Pour mesurer la capacité d’un candidat à travailler dans ce type d’environnement, il est aussi possible de recourir à des évaluations psychométriques, précise Julie Carignan. «Il y a certains éléments de personnalité qui favorisent cela, comme la tolérance à l’ambiguïté, la curiosité ou l’ouverture à la rétroaction. Combiner en entrevue des questions, des mises en situation et des évaluations psychométriques permet d’analyser les comportements de la personne, mais aussi de soulever le capot pour aller voir ce qu’il y a en dessous.»

Une culture à repenser

Au-delà de la composition de l’équipe, la culture de l’entreprise — et l’attitude du gestionnaire — a aussi une grande influence sur l’agilité, font valoir les experts. Comme l’agilité carbure à l’expérimentation, pas question de pointer du doigt les erreurs ou les initiatives qui ont échoué. «En agilité, on parle de fail fast & learn, ce qui signifie qu’on doit rapidement apprendre de nos erreurs. Autrement dit, pour innover, il faut se tromper, se réajuster, recommencer», explique Miguel Hernandez.
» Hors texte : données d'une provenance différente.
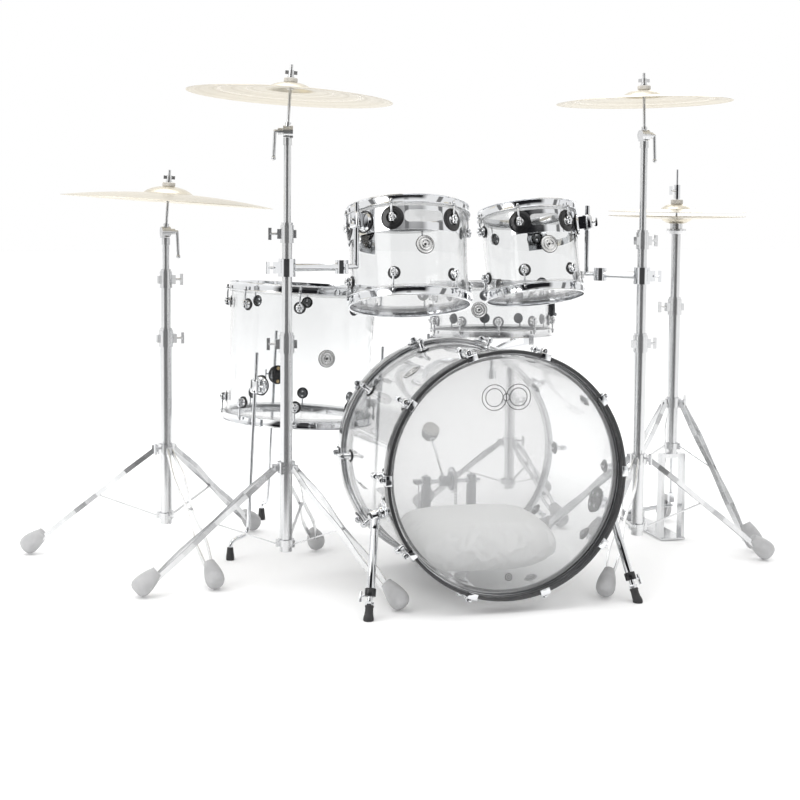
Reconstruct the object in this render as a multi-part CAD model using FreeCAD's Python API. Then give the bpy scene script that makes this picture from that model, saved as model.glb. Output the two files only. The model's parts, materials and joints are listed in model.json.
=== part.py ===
"""Acoustic drum kit with clear shells: five drums, five stands, five cymbals and two pedals.

Frame: +X to the audience's right, +Y from the audience to the drummer, +Z up, millimetres.
While it is laid out, the front face of the bass drum stands at Y = 0 and its axis is in the
plane X = 0.  At the end everything is moved so that the origin is under the middle of the kit.
"""
import FreeCAD, Part
import math
import os

V = FreeCAD.Vector
Turn = FreeCAD.Rotation
INCH = 25.4

# ---- drums: shell diameter and shell depth ----
BASS_DIAMETER = 22 * INCH
BASS_DEPTH = 18 * INCH
FLOOR_DIAMETER = 16 * INCH
FLOOR_DEPTH = 14 * INCH
TOM_LEFT_DIAMETER = 12 * INCH
TOM_LEFT_DEPTH = 9 * INCH
TOM_RIGHT_DIAMETER = 10 * INCH
TOM_RIGHT_DEPTH = 8.5 * INCH
SNARE_DIAMETER = 14 * INCH
SNARE_DEPTH = 5.5 * INCH
SHELL_WALL = 6.0

# ---- where the drums stand: centre, lean to the right, lean towards the drummer ----
BASS_CENTRE = (0.0, 254.8, 312.8)
BASS_FRONT_RAISED = 2.0
FLOOR_CENTRE = (-324.0, 846.0, 529.0)
FLOOR_LEAN = (3.0, 1.5)
TOM_LEFT_CENTRE = (-120.0, 462.0, 813.0)
TOM_LEFT_LEAN = (2.0, 15.0)
TOM_RIGHT_CENTRE = (244.0, 533.0, 819.0)
TOM_RIGHT_LEAN = (-1.6, 14.0)
SNARE_CENTRE = (317.0, 1078.0, 628.0)
SNARE_LEAN = (0.0, 3.0)

# ---- lugs: how many, and where the first one is ----
BASS_LUGS = 10
BASS_FIRST_LUG = 18.0
FLOOR_LUGS = 8
FLOOR_FIRST_LUG = -104.6
TOM_LUGS = 6
TOM_FIRST_LUG = 0.0
SNARE_LUGS = 10
SNARE_FIRST_LUG = -102.0
BADGE_RADIUS = 22.5

# ---- bass drum hoops and claws ----
WOOD_HOOP_RADIUS = 295.0
WOOD_HOOP_WALL = 8.0
WOOD_HOOP_WIDTH = 38.0
BASS_ROD_REACH = 25.0
BASS_LUG_INSET = 60.0

# ---- flanged hoops, tension rods and lugs of the other drums ----
ROD_REACH = 12.0
ROD_RADIUS = 2.8
LUG_INSET = 44.0
SNARE_LUG_INSET = 34.0
HOOP_STEP = 8.0
HOOP_RISE = 15.0
HOOP_FLANGE = 17.0

# ---- cymbals: radius, height of the bow with the bell ----
RIDE_RADIUS = 11 * INCH
CRASH_MIDDLE_RADIUS = 10 * INCH
CRASH_RIGHT_RADIUS = 9 * INCH
HIHAT_RADIUS = 7.5 * INCH
CYMBAL_THICKNESS = 1.4
CYMBAL_HOLE = 7.0
HIHAT_OPENING = 12.0

# ---- stands: place on the floor, reach of the legs, direction of the first leg ----
STAND_LEFT = dict(at=(-718.0, 716.0), reach=362.0, first=162.1, top=292.0, low=112.0)
STAND_MIDDLE = dict(at=(-460.0, 361.0), reach=352.0, first=185.9, top=296.0, low=106.0)
STAND_RIGHT = dict(at=(488.0, 355.0), reach=350.0, first=-126.1, top=282.0, low=100.0)
STAND_HIHAT = dict(at=(704.0, 604.0), reach=235.0, first=-51.0, top=392.0, low=268.0)
STAND_SNARE = dict(at=(377.0, 1063.0), reach=262.0, first=-75.0, top=214.0, low=92.0)

LOWER_TUBE = 15.6
LOWER_BORE = 13.2
MIDDLE_TUBE = 12.6
MIDDLE_BORE = 9.6
UPPER_TUBE = 9.0
UPPER_BORE = 7.2
TUBE_GAP = 0.4
STRAP_WIDTH = 13.0
STRAP_THICKNESS = 3.0
STRAP_APART = 6.6
STRAP_BOW = 8.0
STRAP_STEPS = 6

# ---- heights of the tube joints, tilters and cymbals of the three cymbal stands ----
RIDE_STAND = dict(joint_low=588.0, joint_high=745.0, tilter=872.0, post=120.0, lean=(3.7, 0.6))
MIDDLE_STAND = dict(joint_low=604.0, joint_high=877.0, tilter=1129.0, post=120.0, lean=(3.6, 1.0))
RIGHT_STAND = dict(joint_low=588.0, joint_high=860.0, tilter=1136.0, post=118.0, lean=(-1.2, 1.0))
UPPER_TUBE_INSIDE = 170.0
ARM_HEIGHT_LEFT = 794.0
ARM_HEIGHT_RIGHT = 768.0
TOM_LEFT_MOUNT = -150.0
TOM_RIGHT_MOUNT = -30.0
TOM_ROD_RUN = 40.0
TOM_BALL = 11.8

# ---- kick pedal ----
PEDAL_AXLE = (560.0, 205.0)
PEDAL_ASIDE = 26.0
BEATER_LENGTH = 175.0
BEATER_REST = 50.0
PEDAL_HEEL = (840.0, 26.0)
PEDAL_TOE = (540.0, 117.5)
SPROCKET_RADIUS = 34.0
BEATER_X = -14.0

# ---- spurs of the bass drum ----
SPUR_ANGLE = 108.0
SPUR_FORWARD = 150.0
SPUR_FOOT = (335.0, 7.5)
SPUR_TUBE_RADIUS = 9.5
SPUR_TUBE_BORE = 6.7
SPUR_LEG_RADIUS = 6.3
SPUR_FOOT_HEIGHT = 30.0
SPUR_LOCK_AT = 0.74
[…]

C’est dans cet ordre d’idées que le maître d’enseignement recommande aux entreprises d’adopter une culture de collaboration plutôt qu’une culture de contrôle. «Est-ce que l’environnement de travail est sécuritaire et permet de vrais débats? Est-ce que c’est possible de laisser les idées émerger, de faire preuve de créativité? Fait-on place à l’expérience des employés pour puiser dans l’intelligence collective?», interroge Philippe Mast pour cerner la dynamique d’entreprise. Autant d’éléments essentiels pour puiser dans l’intelligence collective pour apprendre mieux et davantage, et avancer en équipe.